Enfin, une étude taïwanaise de Chang et al. (2007) montre pour sa part que les motards jeunes (de 18 ans à 29 ans) et de sexe masculin respectent moins les règles de circulation, et ont tendance à négliger les risques potentiels à moto. Les motards étaient catégorisés selon leur sexe, la puissance de leur moto (les mobylettes de moins de 50cc et les motos légères de moins de 250cc) et leur âge. Les auteurs précisent que les erreurs et les violations commises ont des répercussions plus importantes dans l'accidentologie de ces jeunes populations, qui manquent d'habiletés de conduites et d'expérience. Les auteurs préconisent un réajustement du système du permis de conduite par l'amélioration de la qualité de la formation de la conduite à moto.

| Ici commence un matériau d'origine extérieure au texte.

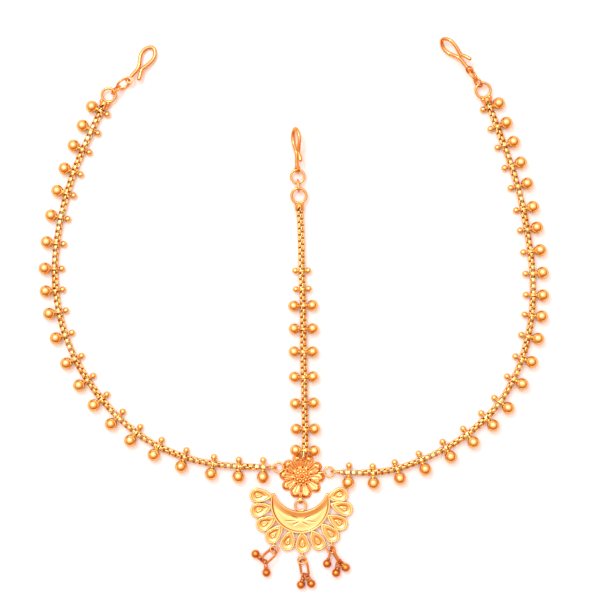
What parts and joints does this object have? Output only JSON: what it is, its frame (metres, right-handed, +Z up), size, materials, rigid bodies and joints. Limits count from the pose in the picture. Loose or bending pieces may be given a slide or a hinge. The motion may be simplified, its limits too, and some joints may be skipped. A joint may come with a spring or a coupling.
{
  "type": "maang tikka head jewel",
  "caption": "Head jewel with a flower rosette, a crescent pendant with small bells, and three beaded chain strands ending in hair hooks.",
  "frame": {"origin": "middle of the rosette's flat back, on the surface the jewel lies on", "axes": "+Z up out of the jewel's face, +Y from the crescent pendant towards the hair hooks, +X to the viewer's right"},
  "size_m": [0.1525, 0.1649, 0.0049],
  "materials": {
    "gold_casting": "polished gold plate over brass casting",
    "gold_relief": "bright gold plate with darker recesses",
    "gold_chain": "polished gold plated box chain",
    "gold_beads": "mirror polished gold plate on hollow balls",
    "gold_wire": "drawn wire with gold plate",
    "gold_bells": "satin gold plate on small bells"
  },
  "bodies": {
    "root": {"rosette": "gold_casting", "crescent_pendant": "gold_relief", "left_chain": "gold_chain", "right_chain": "gold_chain", "centre_chain": "gold_chain", "left_bead_drops": "gold_beads", "right_bead_drops": "gold_beads", "centre_bead_drops": "gold_beads", "left_jump_ring": "gold_wire", "right_jump_ring": "gold_wire", "left_end_ring": "gold_wire", "left_oval_link": "gold_wire", "left_hook_ring": "gold_wire", "left_hook": "gold_wire", "left_bell_ring": "gold_wire", "right_end_ring": "gold_wire", "right_oval_link": "gold_wire", "right_hook_ring": "gold_wire", "right_hook": "gold_wire", "right_bell_ring": "gold_wire", "centre_end_ring": "gold_wire", "centre_oval_link": "gold_wire", "centre_hook_ring": "gold_wire", "centre_hook": "gold_wire", "centre_bell_ring": "gold_wire", "left_bell_1": "gold_bells", "left_bell_2": "gold_bells", "centre_bell_1": "gold_bells", "centre_bell_2": "gold_bells", "right_bell_1": "gold_bells", "right_bell_2": "gold_bells", "right_bell_3": "gold_bells"}
  },
  "joints": []
}
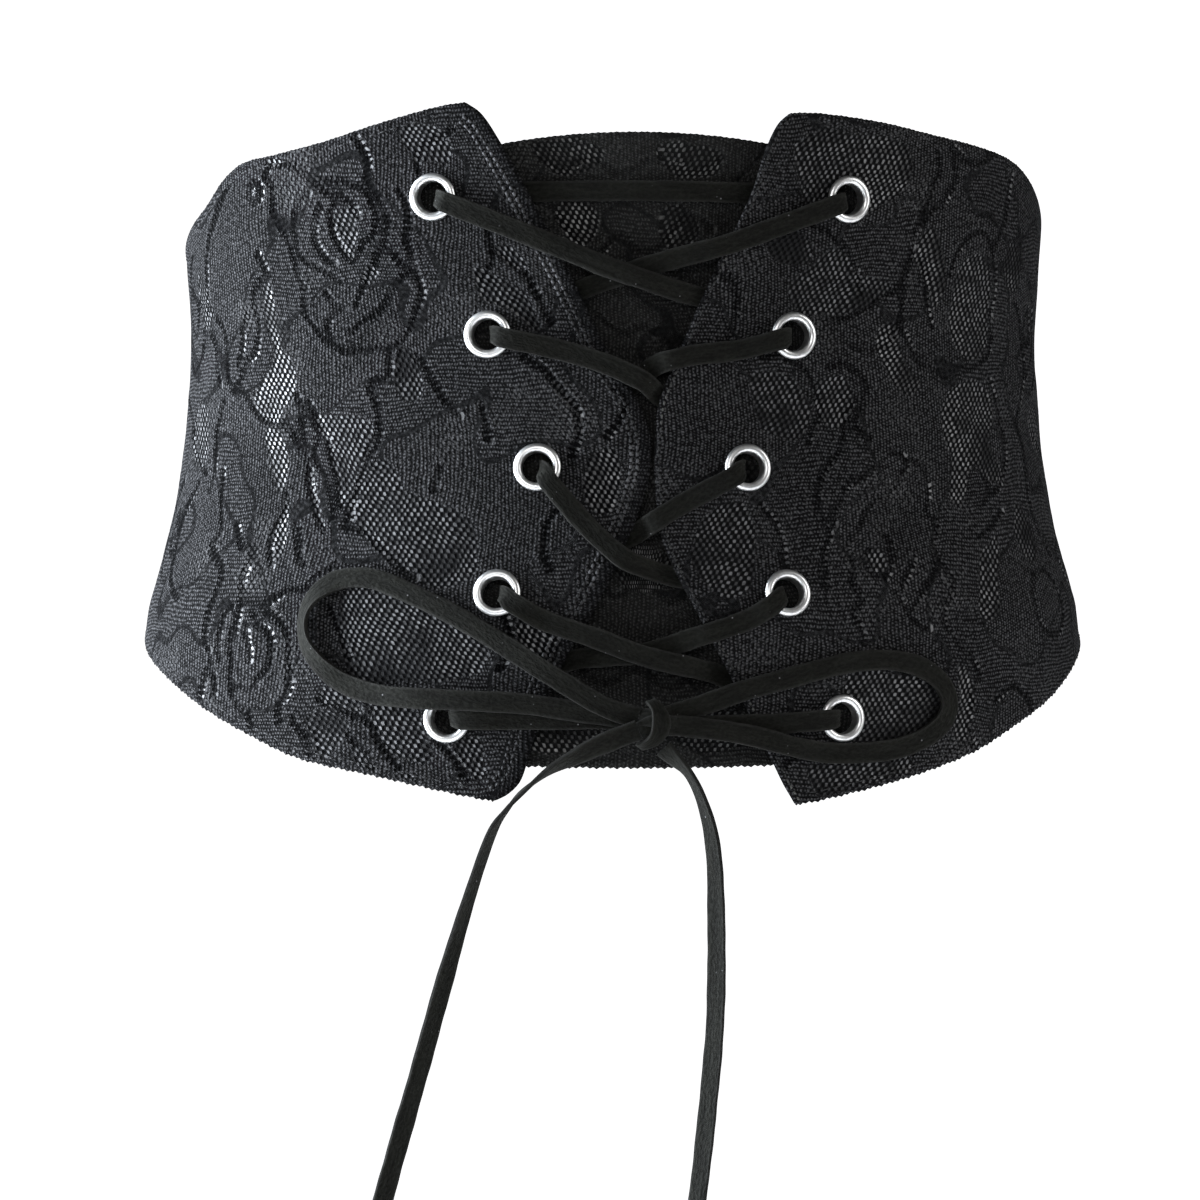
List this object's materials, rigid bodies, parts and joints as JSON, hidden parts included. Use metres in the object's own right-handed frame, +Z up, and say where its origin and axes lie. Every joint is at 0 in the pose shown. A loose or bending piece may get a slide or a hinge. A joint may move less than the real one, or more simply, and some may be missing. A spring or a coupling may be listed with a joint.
{
  "type": "lace-up elastic waist belt",
  "caption": "Wide waist belt with two pointed lace-over-leather front panels, laced with a flat cord tied in a bow, and an elastic back.",
  "frame": {"origin": "on the waist's axis at the height of the waistline, where the wearer's waist is", "axes": "+Z up along the wearer's waist, the laced front faces -Y, +X to the right of a viewer in front"},
  "size_m": [0.2623, 0.1942, 0.3064],
  "materials": {
    "lace_leather": "black stretch rose lace over semi-matt black faux leather",
    "lace_cloth": "black stretch lace over black faux leather, matt",
    "elastic_webbing": "black woven elastic, matt and ribbed",
    "nickel": "bright nickel",
    "suede_cord": "matt faux suede"
  },
  "bodies": {
    "root": {"panel_left": "lace_leather", "panel_right": "lace_leather", "modesty_panel": "lace_cloth", "back_elastic": "elastic_webbing", "eyelet_left_1": "nickel", "eyelet_left_2": "nickel", "eyelet_left_3": "nickel", "eyelet_left_4": "nickel", "eyelet_left_5": "nickel", "eyelet_right_1": "nickel", "eyelet_right_2": "nickel", "eyelet_right_3": "nickel", "eyelet_right_4": "nickel", "eyelet_right_5": "nickel", "lacing": "suede_cord", "bow_knot": "suede_cord", "bow_loop_left": "suede_cord", "bow_loop_right": "suede_cord", "tail_left": "suede_cord", "tail_right": "suede_cord"}
  },
  "joints": []
}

A l'heure actuelle, la recherche française en sécurité routière déplore le manque de données précises concernant l'accidentologie des motards novices adultes (Guyot, 2008). Il serait intéressant d'en connaître un peu plus sur ces facteurs pour distinguer lequel de l'âge ou/et de l'expérience de conduite est le plus déterminant dans le risque d’accident. Nous chercherons à apporter des éléments de réponse à cette question en nous intéressants notamment à des groupes de motocyclistes ayant des niveaux d’expérience différents, bien qu‘appartenant à la même classe d’âge (motocyclistes « débutants » sans aucune expérience pratique de la moto versus motocyclistes « novices » ayant plusieurs mois de permis et plus de 3000 kilomètres de pratique sur route ouverte).